At 29, I was living at a park in Pasadena. I lived there for several years, having given up on recovery. I accepted the fact that I would never get off the streets. I had lost all hope.
As winter was approaching, I checked into the Pasadena Salvation Army Adult Rehabilitation Center (ARC), not for recovery, but to get out of the cold. About two months after my arrival I became upset with some staff decisions and announced I would be leaving the program. I stormed up to my room and began to pack my things.
Then God gave me a moment of clarity. I realized as I was packing that I had nowhere to go. I had always been apprehensive about turning my will and life over to the care of God as I was not sure what he was going to do with me. What I wanted was to see God’s plan for my life so I could make changes and suggestions as appropriate. But now I had reached the end. Even though I did not know what would happen if I stayed, I knew that if I left I would likely never return from a life of homelessness and addiction. I got on my knees and told God that it no longer mattered what he did with my life as it could not be any worse than what I had done with it.

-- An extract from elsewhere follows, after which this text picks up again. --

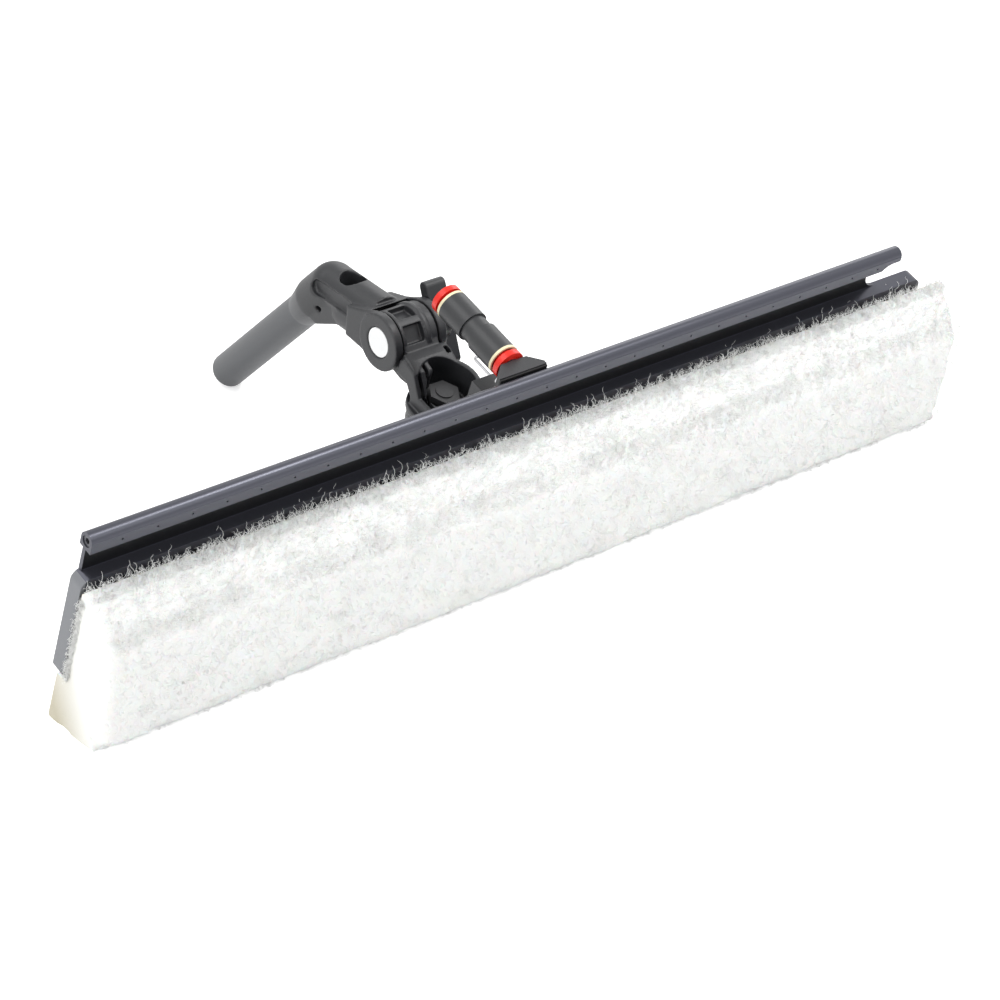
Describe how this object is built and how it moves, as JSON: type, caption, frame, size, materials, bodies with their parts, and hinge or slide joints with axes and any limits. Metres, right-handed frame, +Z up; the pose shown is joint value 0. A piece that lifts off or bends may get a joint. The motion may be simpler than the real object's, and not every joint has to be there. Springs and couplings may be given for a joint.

With this surrender, I stayed at the ARC and completed the six-month program in April 1995. The well-rounded program of worship, work therapy, addiction therapy, counseling, fellowship, and the 12 steps prepared me for a life outside of treatment.

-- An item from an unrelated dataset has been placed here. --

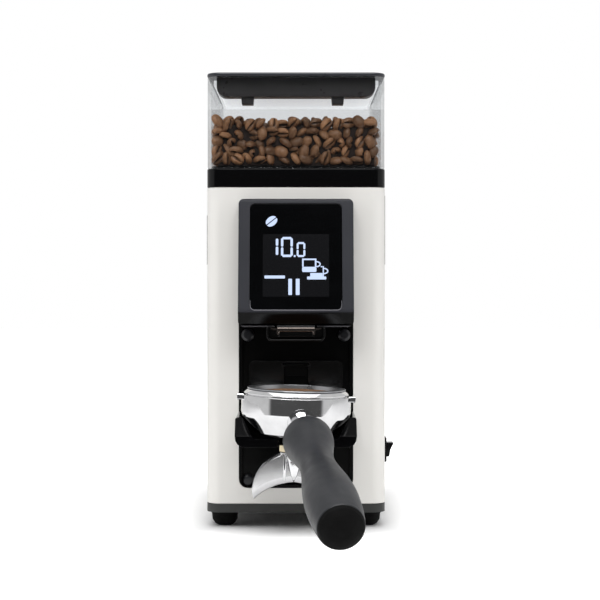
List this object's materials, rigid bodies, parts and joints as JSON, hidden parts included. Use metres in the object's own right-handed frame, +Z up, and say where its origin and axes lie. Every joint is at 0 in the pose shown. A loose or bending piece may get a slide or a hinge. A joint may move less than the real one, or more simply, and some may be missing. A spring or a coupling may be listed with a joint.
{
  "type": "burr coffee grinder",
  "caption": "Burr coffee grinder with a clear bean hopper, touch display, dosing outlet and a portafilter resting in its fork.",
  "frame": {"origin": "on the surface the feet stand on, under the centre of the whole object's box; X = 0 is the body's middle plane", "axes": "+Z up, -Y to the front (display and portafilter handle), +X to the right as seen from the front"},
  "size_m": [0.1404, 0.4408, 0.3313],
  "materials": {
    "shell_paint": "fine satin powder coat, cream white",
    "satin_black": "satin moulded plastic",
    "gloss_black": "polished black plastic",
    "panel_black": "fine textured black plastic",
    "base_grey": "textured dark grey plastic",
    "foot_rubber": "matt rubber",
    "soft_grip": "soft-touch coating",
    "clear_plastic": "clear moulded plastic, polished",
    "display_glass": "black glass with lit figures behind it",
    "chrome": "polished chrome plating",
    "dark_chrome": "dark polished metal",
    "steel": "plain steel",
    "cast_aluminium": "as cast, fine grain",
    "brass": "machined",
    "copper": "enamelled copper winding on steel laminations",
    "circuit_board": "green solder mask",
    "seal_white": "pale silicone",
    "roasted_bean": "oily roasted coffee beans",
    "ground_coffee": "ground coffee"
  },
  "bodies": {
    "housing": {"foot_front_left": "foot_rubber", "foot_rear_left": "foot_rubber", "foot_front_right": "foot_rubber", "foot_rear_right": "foot_rubber", "base_plate": "base_grey", "chassis": "steel", "body_shell": "shell_paint", "rear_cover": "satin_black", "rear_cover_screw_1": "steel", "rear_cover_screw_2": "steel", "rear_cover_screw_3": "steel", "rear_cover_screw_4": "steel", "front_panel": "panel_black", "panel_peg_upper_left": "panel_black", "panel_peg_upper_right": "panel_black", "panel_peg_lower_left": "panel_black", "panel_peg_lower_right": "panel_black", "collar": "gloss_black", "vent_plate": "satin_black", "adjuster_cover": "satin_black", "display_bezel": "satin_black", "display_glass": "display_glass", "display_module": "circuit_board", "chute": "steel", "outlet_shroud": "satin_black", "outlet_nozzle": "dark_chrome", "cell_plate": "panel_black", "microswitch": "panel_black", "portafilter_fork": "gloss_black", "motor_housing": "cast_aluminium", "stator": "copper", "motor_bearing_lower": "steel", "motor_bearing_upper": "steel", "grinding_chamber": "cast_aluminium", "rocker_bezel": "panel_black", "power_inlet": "panel_black", "control_board": "circuit_board", "motor_capacitor": "cast_aluminium"},
    "drive": {"rotor": "steel", "motor_shaft": "steel", "lower_burr_carrier": "cast_aluminium", "lower_burr": "steel"},
    "adjust_ring": {"adjust_ring": "brass", "upper_burr": "steel", "upper_burr_carrier": "brass"},
    "adjuster_wheel": {"adjuster_wheel": "satin_black"},
    "hopper": {"hopper": "clear_plastic", "hopper_funnel": "gloss_black", "bean_fill": "roasted_bean"},
    "gate": {"shutoff_gate": "satin_black"},
    "lid": {"lid": "satin_black", "lid_liner": "satin_black", "lid_seal": "seal_white"},
    "paddle": {"switch_paddle": "panel_black"},
    "rocker": {"power_rocker": "gloss_black"},
    "portafilter": {"portafilter_cup": "chrome", "filter_basket": "steel", "coffee_grounds": "ground_coffee", "spout": "chrome", "portafilter_handle": "soft_grip"}
  },
  "joints": [
    {"name": "lid_lift", "type": "slide", "parent": "hopper", "child": "lid", "axis": [0, 0, 1], "range_m": [0, 0.12]},
    {"name": "hopper_lift", "type": "slide", "parent": "housing", "child": "hopper", "axis": [0, 0, 1], "range_m": [0, 0.1]},
    {"name": "gate_slide", "type": "slide", "parent": "hopper", "child": "gate", "axis": [0, 1, 0], "range_m": [0, 0.04]},
    {"name": "drive_spin", "type": "hinge", "parent": "housing", "child": "drive", "pos_m": [0, 0.106, 0.1], "axis": [0, 0, 1], "continuous": true},
    {"name": "adjuster_turn", "type": "hinge", "parent": "housing", "child": "adjuster_wheel", "pos_m": [0.0525, 0.106, 0.23], "axis": [0, 0, 1], "range_deg": [-60, 540]},
    {"name": "ring_turn", "type": "hinge", "parent": "housing", "child": "adjust_ring", "pos_m": [0, 0.106, 0.228], "axis": [0, 0, 1], "range_deg": [-90, 10]},
    {"name": "paddle_press", "type": "hinge", "parent": "housing", "child": "paddle", "pos_m": [0, 0.027, 0.1175], "axis": [1, 0, 0], "range_deg": [0, 6], "stiffness_Nm_per_rad": 0.4},
    {"name": "rocker_tip", "type": "hinge", "parent": "housing", "child": "rocker", "pos_m": [0.065, 0.059, 0.054], "axis": [0, -1, 0], "range_deg": [0, 17]},
    {"name": "portafilter_pull", "type": "slide", "parent": "housing", "child": "portafilter", "axis": [0, -1, 0], "range_m": [0, 0.11]}
  ],
  "couplings": [
    {"joint": "ring_turn", "follows": "adjuster_turn", "ratio": -0.16667}
  ]
}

As I accumulated time sober, God’s plan for my life began to unfold. After a year, I met the woman who would become my wife. In April 2014, we will celebrate our 15-year wedding anniversary. A few years into our marriage, we bought a house.

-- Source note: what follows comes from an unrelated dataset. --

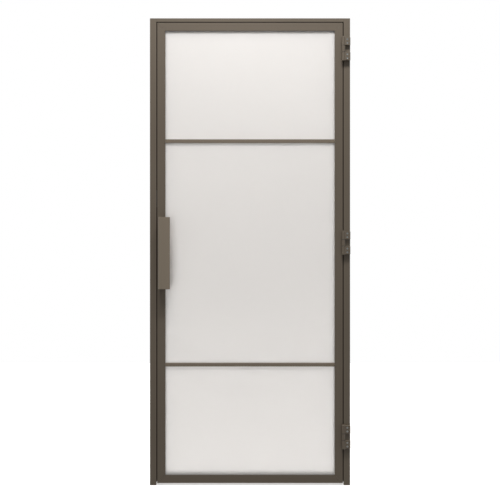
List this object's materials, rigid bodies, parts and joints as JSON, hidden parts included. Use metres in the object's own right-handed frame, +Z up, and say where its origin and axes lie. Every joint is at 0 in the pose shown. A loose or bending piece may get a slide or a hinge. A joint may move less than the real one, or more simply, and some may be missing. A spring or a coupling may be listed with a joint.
{
  "type": "glazed swing door with frame",
  "caption": "Slim framed swing door with its jambs and head, satin glass, thin bars, knuckle hinges at one side and a bent-plate pull on each face.",
  "frame": {"origin": "at floor level, in the middle of the frame's width and of the leaf's thickness", "axes": "+X across the door towards the hinges, +Y away from the pull side that opens towards the viewer, +Z up"},
  "size_m": [0.9, 0.13, 2.1],
  "materials": {
    "bronze_coat": "satin",
    "bronze_hinge": "satin",
    "bronze_bar": "satin",
    "bronze_pull": "satin",
    "bare_aluminium": "mill finish",
    "zinc_steel": "zinc plated",
    "seal_rubber": "matte",
    "black_plastic": "matte",
    "satin_glass": "satin",
    "bonding_tape": "matte",
    "magnet": "satin"
  },
  "bodies": {
    "frame": {"jamb_hinge_side": "bronze_coat", "jamb_lock_side": "bronze_coat", "head": "bronze_coat", "head_block_hinge_side": "bare_aluminium", "head_block_lock_side": "bare_aluminium", "frame_corner_screws": "zinc_steel", "stop_seal_hinge_side": "seal_rubber", "stop_seal_lock_side": "seal_rubber", "stop_seal_head": "seal_rubber", "keeper_plate": "zinc_steel", "keeper_screws": "zinc_steel", "hinge_frame_part_low": "bronze_hinge", "hinge_frame_part_mid": "bronze_hinge", "hinge_frame_part_top": "bronze_hinge", "hinge_pin_low": "zinc_steel", "hinge_pin_mid": "zinc_steel", "hinge_pin_top": "zinc_steel", "hinge_caps": "bronze_hinge", "hinge_frame_screws": "zinc_steel", "hinge_backing_jamb": "zinc_steel"},
    "leaf": {"stile_hinge_side": "bronze_coat", "stile_lock_side": "bronze_coat", "rail_top": "bronze_coat", "rail_bottom": "bronze_coat", "leaf_cleat_top_hinge": "bare_aluminium", "leaf_cleat_top_lock": "bare_aluminium", "leaf_cleat_bottom_hinge": "bare_aluminium", "leaf_cleat_bottom_lock": "bare_aluminium", "leaf_corner_screws": "zinc_steel", "glass_pane": "satin_glass", "glass_gasket_front": "seal_rubber", "glass_gasket_back": "seal_rubber", "setting_blocks": "black_plastic", "bead_hinge_side": "bronze_coat", "bead_lock_side": "bronze_coat", "bead_top": "bronze_coat", "bead_bottom": "bronze_coat", "bar_front_upper": "bronze_bar", "bar_front_lower": "bronze_bar", "bar_back_upper": "bronze_bar", "bar_back_lower": "bronze_bar", "bar_tapes": "bonding_tape", "pull_front": "bronze_pull", "pull_back": "bronze_pull", "pull_bolts": "zinc_steel", "pull_spacers": "zinc_steel", "hinge_leaf_part_low": "bronze_hinge", "hinge_leaf_part_mid": "bronze_hinge", "hinge_leaf_part_top": "bronze_hinge", "hinge_bushes_low": "black_plastic", "hinge_bushes_mid": "black_plastic", "hinge_bushes_top": "black_plastic", "hinge_leaf_screws": "zinc_steel", "hinge_backing_stile": "zinc_steel", "catch_housing": "black_plastic", "catch_magnet": "magnet", "catch_screws": "zinc_steel"}
  },
  "joints": [
    {"name": "leaf_swing", "type": "hinge", "parent": "frame", "child": "leaf", "pos_m": [0.419, -0.029, 1.09], "axis": [0, 0, 1], "range_deg": [0, 170]}
  ]
}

At five years sober I enrolled in college, and for the next five years I went to work during the day and school at night to earn a bachelor’s degree in business administration.
While in college I thought about attending law school. But, I thought that there must be something that prevents people like me from becoming a lawyer. I did some research but found no obstacles. I prayed that I would do the footwork and leave the results to him, and the doors opened.
For the next four years I worked during the day and went to law school in the evening. I graduated magna cum laude, passed the State Bar of California exam on my first attempt, and was sworn in to practice law.
Of course, I am grateful to God for allowing me to have such a wonderful career, but I know that my purpose in life is much more than being an attorney. My life today is dedicated to building my relationship with Jesus Christ, a major part of which is giving back to The Salvation Army.
I made a commitment several years ago at the Pasadena ARC to lead a group each Wednesday night that introduces the new beneficiaries to the 12 steps. In addition, another gentleman and I give a weekend 12-step seminar two times each year at the ARC. And aat any given time I sponsor two to three men.
Besides my work with The Salvation Army, I participate in a jail ministry called PRISM. One or two times each month my wife and I lead a Sunday church service for one of the units at the Twin Towers Los Angeles County jail facility.
On that day at the ARC when I finally turned my will and my life over to the care of God, if I had written down the life I wanted in 19 years, I would not have even come close to the life I have today. I guess that is why God did not give me a plan or proposal for my review. He knew that his will for me was greater than anything I could have imagined.